On Tuesday, Shell sold its stake in the open market after GAIL (India) waived its first right of refusal. Shell exercised its option to exit the city gas distribution business as the lock-in period for minimum promoter holding after listing of a company expired last month.

According to the shareholding agreement, partners had the first right to buy in case either one of them wanted to exit.

"We already have a controlling stake. What purpose would it have served to buy the additional stake at market price?" said a senior GAIL official, adding that the price was “too high". "It doesn't make any sense for us to buy the stake at the market price.”
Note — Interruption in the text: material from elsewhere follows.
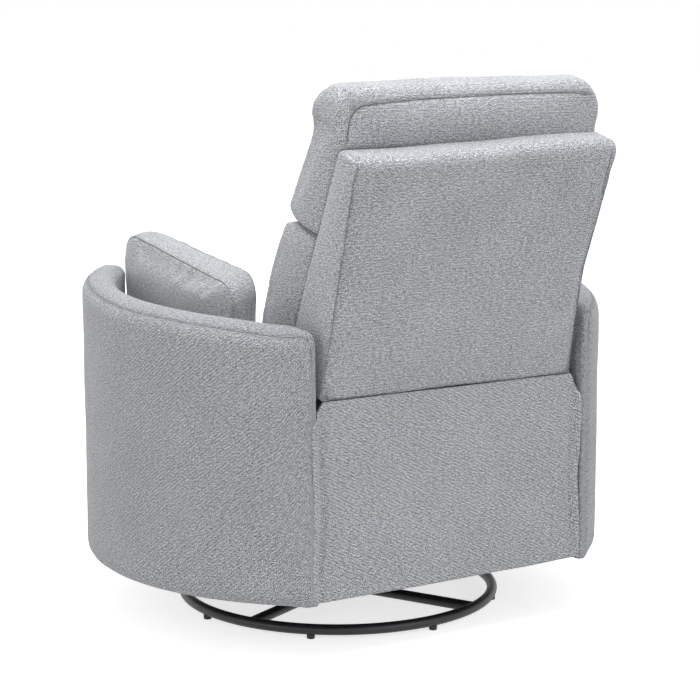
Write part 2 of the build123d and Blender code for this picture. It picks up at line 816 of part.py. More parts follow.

When Shell first started diluting its take in Mahanagar Gas in April last year, the company had stated that this was "part of Shell's ongoing portfolio optimisation to transform Shell into a simpler company, delivering stronger returns".

"Our investment in the Hazira LNG terminal in Gujarat and the recent creation of Shell Energy India, our gas marketing and trading business, shows our commitment to grow in India and to increase gas penetration in the country," it had said.

Shell operates a 5 MTPA LNG import terminal at Hazira in Gujarat.

Founded in 1995, Mahanagar Gas at present sells CNG to over six lakh vehicles and piped natural gas to over 10 lakh households in Mumbai. It operates 203 CNG stations and has a pipeline network of 4,838 km.

Mahanagar Gas was originally an equal joint venture of GAIL (India) and UK's BG Group. Shell became a partner after it acquired BG Group in February 2016.